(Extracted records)
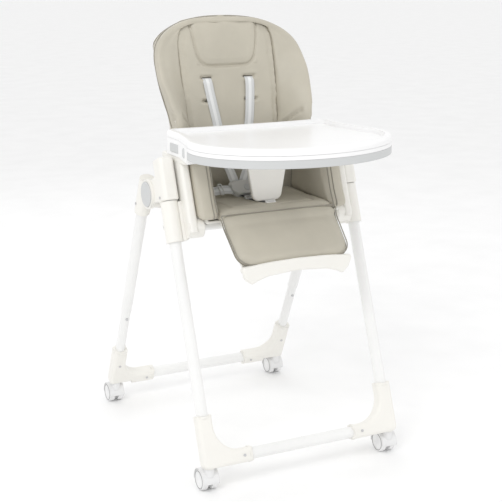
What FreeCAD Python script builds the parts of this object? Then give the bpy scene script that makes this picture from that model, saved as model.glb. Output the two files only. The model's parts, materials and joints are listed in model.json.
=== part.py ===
import FreeCAD, Part
import os
import re
import Sketcher

# Folding high chair with a height-adjustable, reclining seat, a two-part tray and four twin-wheel castors.
# Millimetres. The chair faces -Y, +Z is up, X = 0 is its plane of symmetry and the castors stand on Z = 0.
# "l" and "r" are the occupant's left (+X) and right (-X).

os.makedirs("parts", exist_ok=True)
doc = FreeCAD.newDocument("high_chair")
sheet = doc.addObject("Spreadsheet::Sheet", "Sizes")

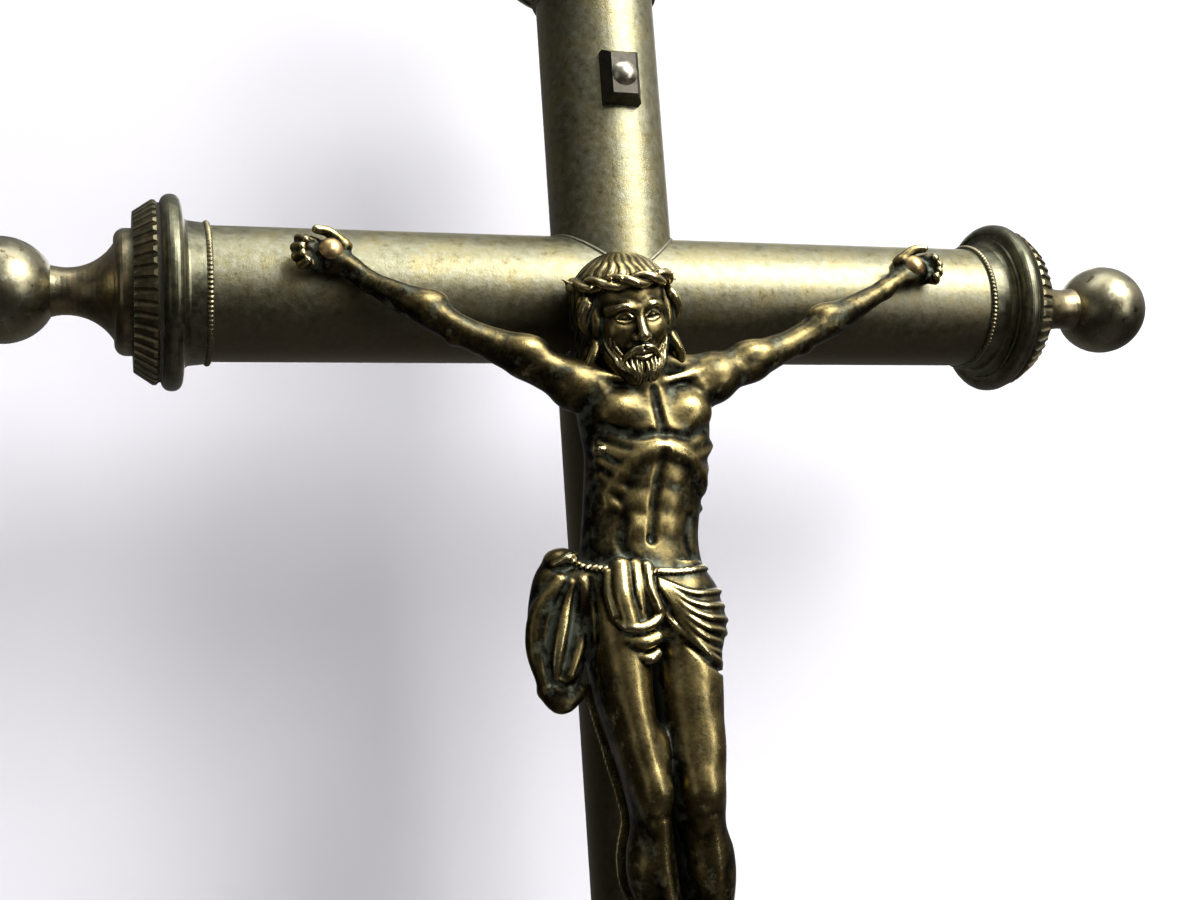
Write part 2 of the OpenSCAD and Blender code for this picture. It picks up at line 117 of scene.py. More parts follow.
paper = world.node_tree
paper.nodes.clear()
toward = add(paper, "SeparateXYZ", ("Vector", add(paper, "TexCoord").outputs["Generated"]))
height = sums(paper, "MULTIPLY_ADD", toward.outputs["Z"], 0.5, 0.5)
upright = ramp(paper, height, (0.0, (0.16, 0.15, 0.16)), (0.12, (0.05, 0.045, 0.045)),
               (0.40, (0.035, 0.03, 0.028)), (0.52, (0.16, 0.15, 0.13)), (0.68, (0.62, 0.61, 0.58)),
               (1.0, (0.95, 0.95, 0.95)))
behind = sums(paper, "MULTIPLY_ADD", toward.outputs["Y"], 1.4, -0.45, clamp=True)
around = mix(paper, behind, upright, (0.30, 0.29, 0.30))
leftward = sums(paper, "MULTIPLY_ADD", toward.outputs["X"], 0.75, 0.72, clamp=True)
around = mix(paper, leftward, (0.03, 0.028, 0.026), around)
# Past the edge of the paper sheet, the eye meets a plain pale wall
seen = add(paper, "LightPath").outputs["Is Camera Ray"]
room = add(paper, "Background", ("Color", around), ("Strength", 0.75))
wall = add(paper, "Background", ("Color", (0.80, 0.79, 0.78, 1)), ("Strength", 1.0))
both = add(paper, "MixShader", ("Fac", seen), (1, room.outputs[0]), (2, wall.outputs[0]))
paper.links.new(both.outputs[0], paper.nodes.new("ShaderNodeOutputWorld").inputs["Surface"])


def soft_lamp(name, away, width, tall, watts, tint=(1, 1, 1)):
    """A flat soft box, so far away from the crossing and aimed at it."""
    place = crossing + Vector(away)
    lamp = bpy.data.lights.new(name, "AREA")
    lamp.shape = "RECTANGLE"
    lamp.size, lamp.size_y = width, tall
    lamp.energy = watts
    lamp.color = tint
    box = bpy.data.objects.new(name, lamp)
    box.location = place
    box.rotation_euler = (crossing - place).to_track_quat("-Z", "Y").to_euler()
    scene.collection.objects.link(box)


soft_lamp("window", (0.36, -0.50, 0.44), 0.46, 0.42, 6.6)
soft_lamp("sky", (0.05, -0.16, 0.62), 0.6, 0.26, 1.3, (0.94, 0.97, 1))
soft_lamp("low_fill", (-0.60, -0.50, -0.05), 0.3, 0.5, 0.14)
soft_lamp("doorway", (0.38, -0.45, 0.02), 0.10, 0.36, 0.5)
soft_lamp("back_fill", (0.30, 0.70, 0.30), 0.5, 0.4, 1.4)

# A sheet of white paper hangs close behind, and takes the cross's shadow. Its
# back lets everything through, so that the cross can be seen from behind too.
sheet_mesh = bpy.data.meshes.new("paper_sheet")
sheet_y, sheet_side, sheet_top = crossing.y + 0.048, 1.6, 1.5
sheet_mesh.from_pydata([(-sheet_side, sheet_y, 0), (sheet_side, sheet_y, 0), (sheet_side, sheet_y, sheet_top),
                        (-sheet_side, sheet_y, sheet_top)], [], [(0, 1, 2, 3)])
paper_sheet = bpy.data.objects.new("paper_sheet", sheet_mesh)
scene.collection.objects.link(paper_sheet)
sheet_finish = bpy.data.materials.new("white_paper")
sheet_finish.use_nodes = True
tree = sheet_finish.node_tree
tree.nodes.clear()
matt = add(tree, "BsdfDiffuse", ("Color", (0.84, 0.83, 0.88, 1)))
clear = add(tree, "BsdfTransparent")
through = add(tree, "MixShader", ("Fac", add(tree, "NewGeometry").outputs["Backfacing"]),
              (1, matt.outputs[0]), (2, clear.outputs[0]))
tree.links.new(through.outputs[0], tree.nodes.new("ShaderNodeOutputMaterial").inputs["Surface"])
sheet_mesh.materials.append(sheet_finish)
paper_sheet.visible_glossy = False

floor_mesh = bpy.data.meshes.new("floor")
disc = bmesh.new()
bmesh.ops.create_circle(disc, cap_ends=True, segments=96, radius=1.0)
disc.to_mesh(floor_mesh)
disc.free()
floor = bpy.data.objects.new("floor", floor_mesh)
scene.collection.objects.link(floor)
floor.visible_glossy = False
floor_finish = bpy.data.materials.new("pale_floor")
floor_finish.use_nodes = True
shader = floor_finish.node_tree.nodes["Principled BSDF"]
shader.inputs["Base Color"].default_value = (0.78, 0.77, 0.76, 1)
shader.inputs["Roughness"].default_value = 0.9
floor_mesh.materials.append(floor_finish)

# ---------------------------------------------------------------- Tubes
# Three lengths of drawn brass tube. The crossbar runs through, and the posts are
# coped and soldered onto it. The old plating is mottled and finely pitted, and the
# brass comes through yellow. Below the crossing the colour is painted darker and
# browner, as painted shade for the dark room that lies below.
MM = 0.001


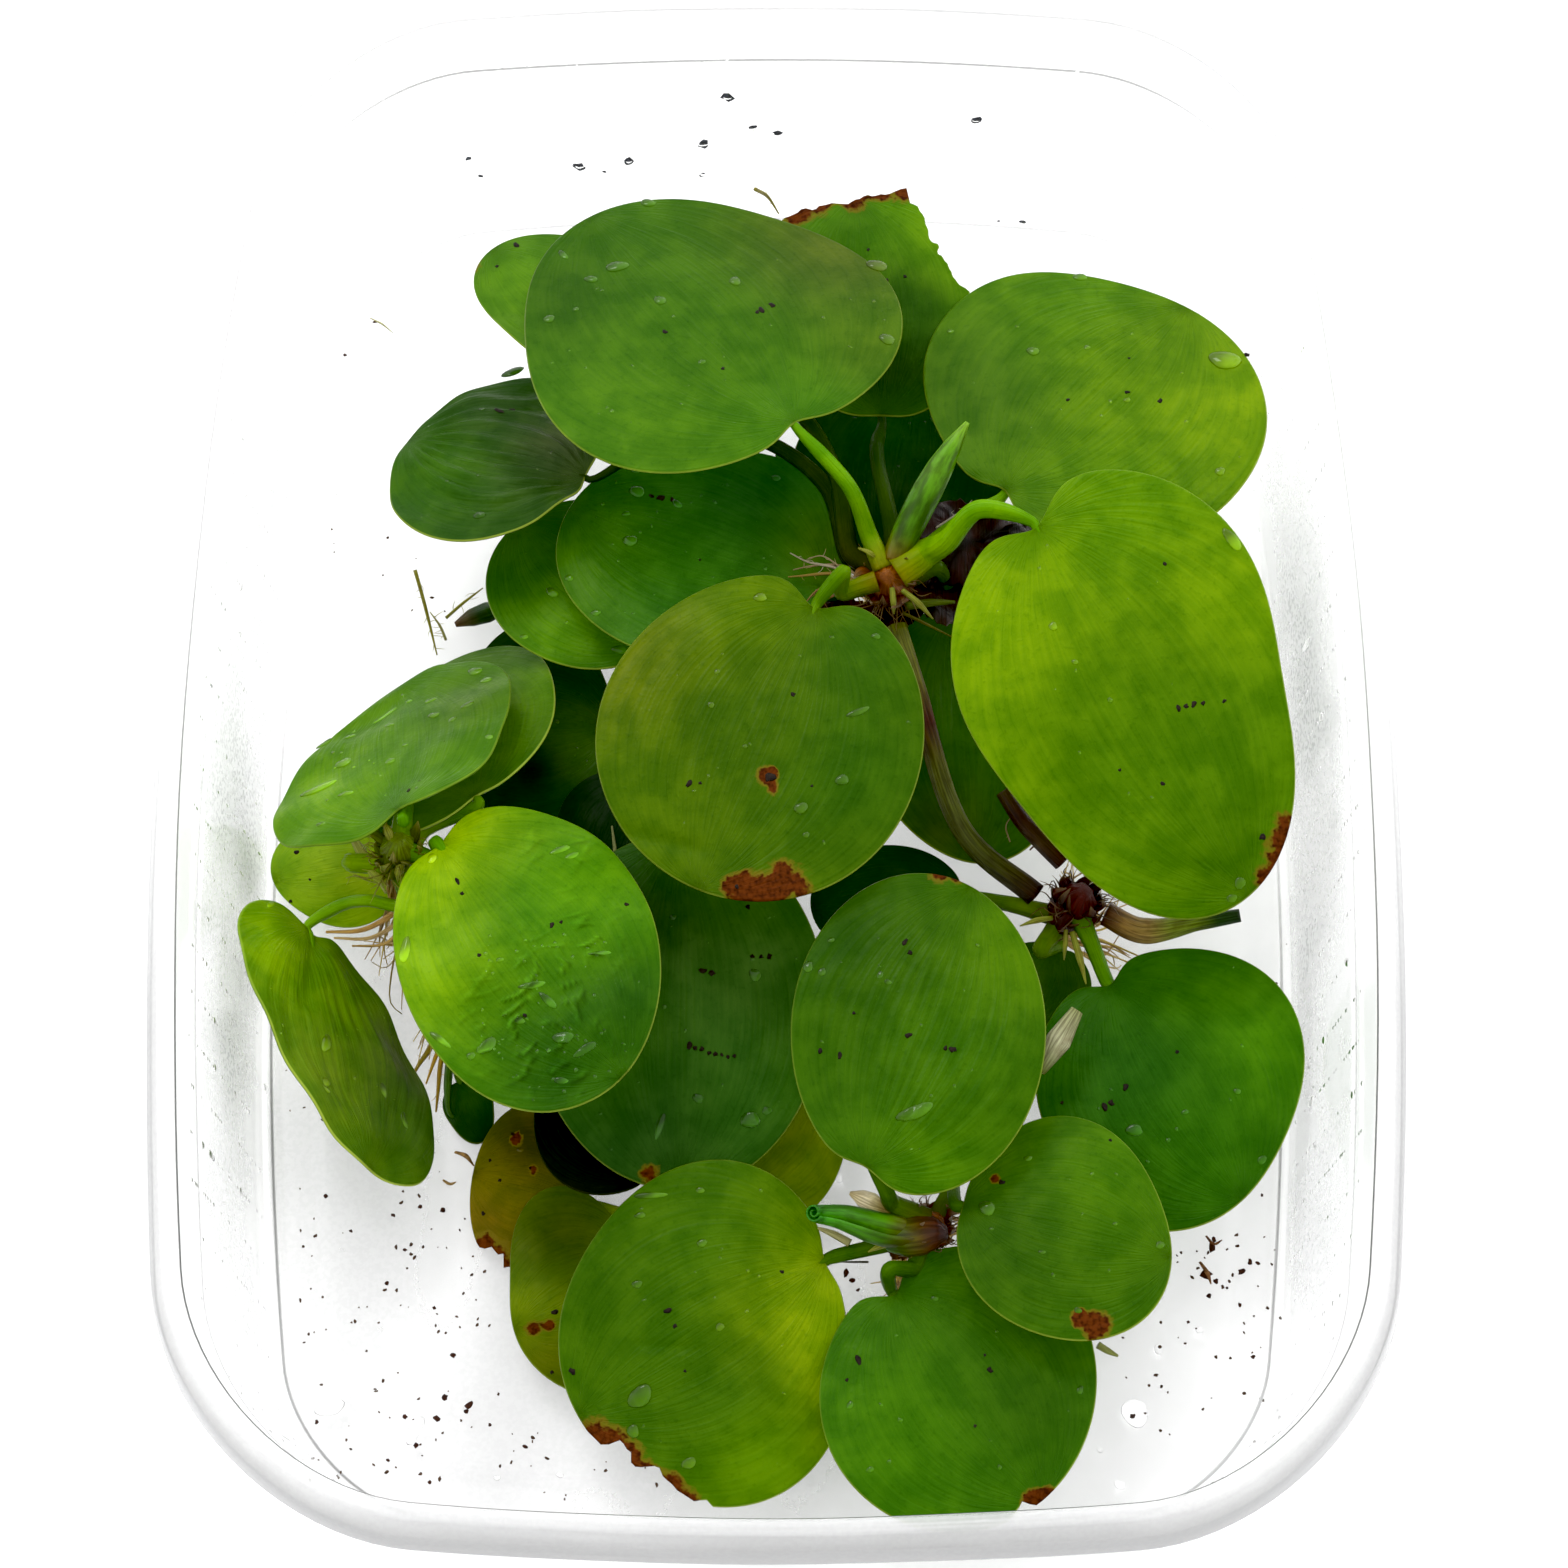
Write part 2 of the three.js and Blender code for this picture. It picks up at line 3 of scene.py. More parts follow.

**WHAT YOU NEED TO DO:**
Extract the data in full. Keep it word for word.

**ANSWER TO THIS EXERCISE:**
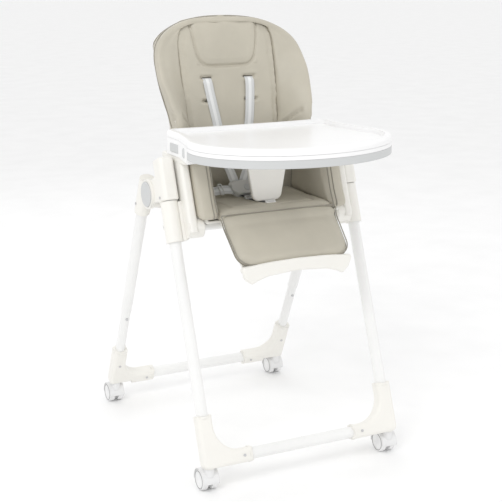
What FreeCAD Python script builds the parts of this object? Then give the bpy scene script that makes this picture from that model, saved as model.glb. Output the two files only. The model's parts, materials and joints are listed in model.json.
=== part.py ===
import FreeCAD, Part
import os
import re
import Sketcher

# Folding high chair with a height-adjustable, reclining seat, a two-part tray and four twin-wheel castors.
# Millimetres. The chair faces -Y, +Z is up, X = 0 is its plane of symmetry and the castors stand on Z = 0.
# "l" and "r" are the occupant's left (+X) and right (-X).

os.makedirs("parts", exist_ok=True)
doc = FreeCAD.newDocument("high_chair")
sheet = doc.addObject("Spreadsheet::Sheet", "Sizes")

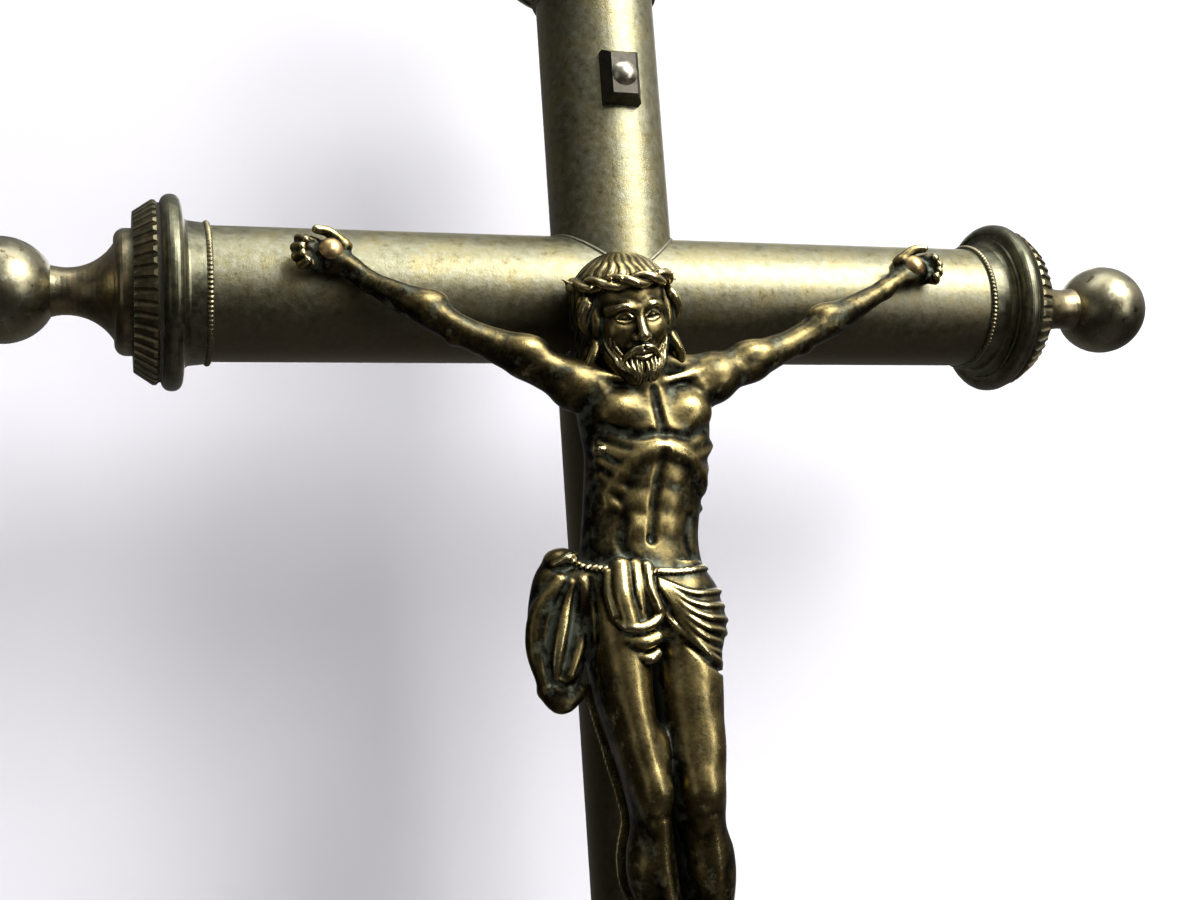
Write part 2 of the OpenSCAD and Blender code for this picture. It picks up at line 117 of scene.py. More parts follow.
paper = world.node_tree
paper.nodes.clear()
toward = add(paper, "SeparateXYZ", ("Vector", add(paper, "TexCoord").outputs["Generated"]))
height = sums(paper, "MULTIPLY_ADD", toward.outputs["Z"], 0.5, 0.5)
upright = ramp(paper, height, (0.0, (0.16, 0.15, 0.16)), (0.12, (0.05, 0.045, 0.045)),
               (0.40, (0.035, 0.03, 0.028)), (0.52, (0.16, 0.15, 0.13)), (0.68, (0.62, 0.61, 0.58)),
               (1.0, (0.95, 0.95, 0.95)))
behind = sums(paper, "MULTIPLY_ADD", toward.outputs["Y"], 1.4, -0.45, clamp=True)
around = mix(paper, behind, upright, (0.30, 0.29, 0.30))
leftward = sums(paper, "MULTIPLY_ADD", toward.outputs["X"], 0.75, 0.72, clamp=True)
around = mix(paper, leftward, (0.03, 0.028, 0.026), around)
# Past the edge of the paper sheet, the eye meets a plain pale wall
seen = add(paper, "LightPath").outputs["Is Camera Ray"]
room = add(paper, "Background", ("Color", around), ("Strength", 0.75))
wall = add(paper, "Background", ("Color", (0.80, 0.79, 0.78, 1)), ("Strength", 1.0))
both = add(paper, "MixShader", ("Fac", seen), (1, room.outputs[0]), (2, wall.outputs[0]))
paper.links.new(both.outputs[0], paper.nodes.new("ShaderNodeOutputWorld").inputs["Surface"])


def soft_lamp(name, away, width, tall, watts, tint=(1, 1, 1)):
    """A flat soft box, so far away from the crossing and aimed at it."""
    place = crossing + Vector(away)
    lamp = bpy.data.lights.new(name, "AREA")
    lamp.shape = "RECTANGLE"
    lamp.size, lamp.size_y = width, tall
    lamp.energy = watts
    lamp.color = tint
    box = bpy.data.objects.new(name, lamp)
    box.location = place
    box.rotation_euler = (crossing - place).to_track_quat("-Z", "Y").to_euler()
    scene.collection.objects.link(box)


soft_lamp("window", (0.36, -0.50, 0.44), 0.46, 0.42, 6.6)
soft_lamp("sky", (0.05, -0.16, 0.62), 0.6, 0.26, 1.3, (0.94, 0.97, 1))
soft_lamp("low_fill", (-0.60, -0.50, -0.05), 0.3, 0.5, 0.14)
soft_lamp("doorway", (0.38, -0.45, 0.02), 0.10, 0.36, 0.5)
soft_lamp("back_fill", (0.30, 0.70, 0.30), 0.5, 0.4, 1.4)

# A sheet of white paper hangs close behind, and takes the cross's shadow. Its
# back lets everything through, so that the cross can be seen from behind too.
sheet_mesh = bpy.data.meshes.new("paper_sheet")
sheet_y, sheet_side, sheet_top = crossing.y + 0.048, 1.6, 1.5
sheet_mesh.from_pydata([(-sheet_side, sheet_y, 0), (sheet_side, sheet_y, 0), (sheet_side, sheet_y, sheet_top),
                        (-sheet_side, sheet_y, sheet_top)], [], [(0, 1, 2, 3)])
paper_sheet = bpy.data.objects.new("paper_sheet", sheet_mesh)
scene.collection.objects.link(paper_sheet)
sheet_finish = bpy.data.materials.new("white_paper")
sheet_finish.use_nodes = True
tree = sheet_finish.node_tree
tree.nodes.clear()
matt = add(tree, "BsdfDiffuse", ("Color", (0.84, 0.83, 0.88, 1)))
clear = add(tree, "BsdfTransparent")
through = add(tree, "MixShader", ("Fac", add(tree, "NewGeometry").outputs["Backfacing"]),
              (1, matt.outputs[0]), (2, clear.outputs[0]))
tree.links.new(through.outputs[0], tree.nodes.new("ShaderNodeOutputMaterial").inputs["Surface"])
sheet_mesh.materials.append(sheet_finish)
paper_sheet.visible_glossy = False

floor_mesh = bpy.data.meshes.new("floor")
disc = bmesh.new()
bmesh.ops.create_circle(disc, cap_ends=True, segments=96, radius=1.0)
disc.to_mesh(floor_mesh)
disc.free()
floor = bpy.data.objects.new("floor", floor_mesh)
scene.collection.objects.link(floor)
floor.visible_glossy = False
floor_finish = bpy.data.materials.new("pale_floor")
floor_finish.use_nodes = True
shader = floor_finish.node_tree.nodes["Principled BSDF"]
shader.inputs["Base Color"].default_value = (0.78, 0.77, 0.76, 1)
shader.inputs["Roughness"].default_value = 0.9
floor_mesh.materials.append(floor_finish)

# ---------------------------------------------------------------- Tubes
# Three lengths of drawn brass tube. The crossbar runs through, and the posts are
# coped and soldered onto it. The old plating is mottled and finely pitted, and the
# brass comes through yellow. Below the crossing the colour is painted darker and
# browner, as painted shade for the dark room that lies below.
MM = 0.001


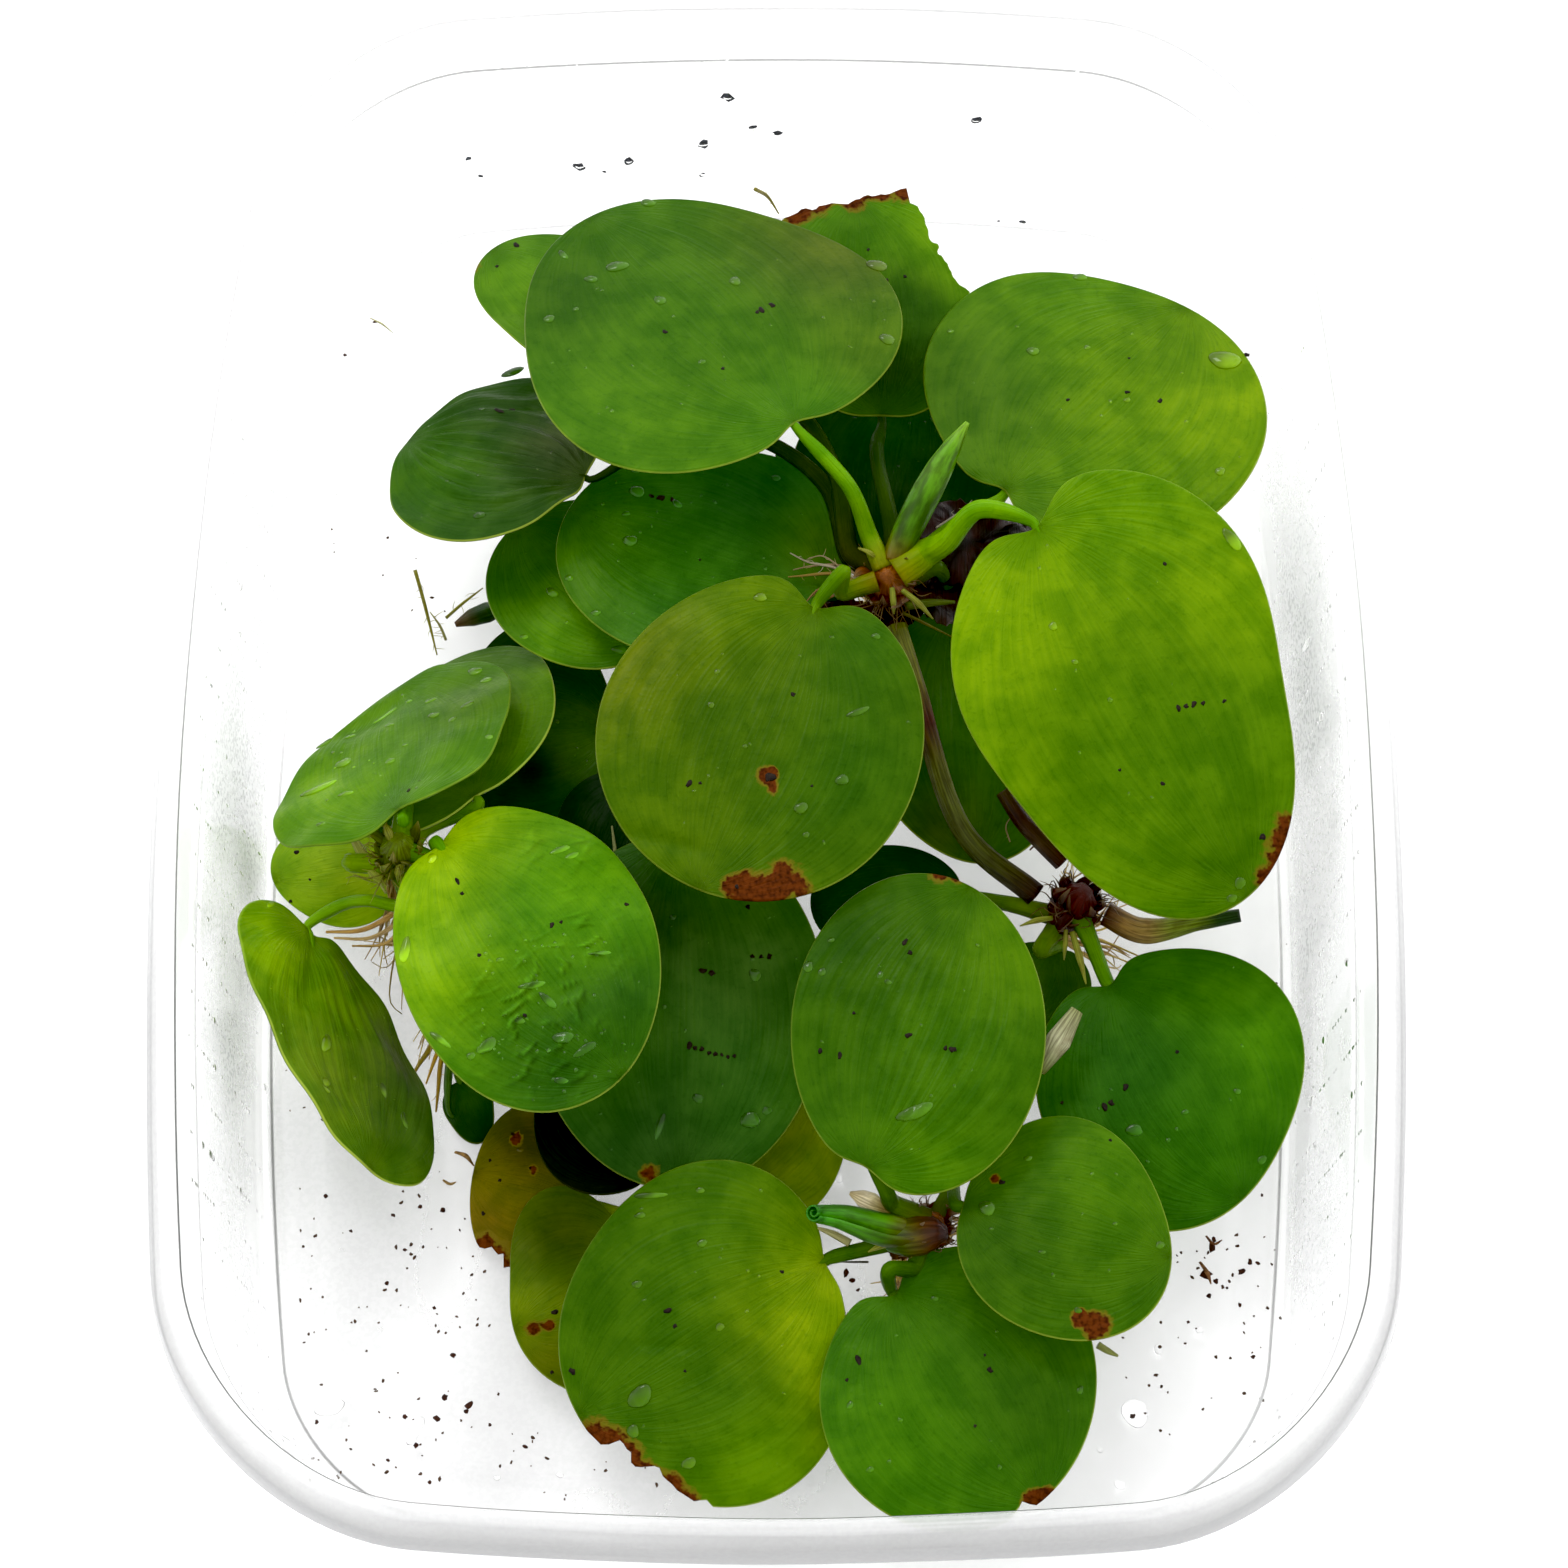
Write part 2 of the three.js and Blender code for this picture. It picks up at line 3 of scene.py. More parts follow.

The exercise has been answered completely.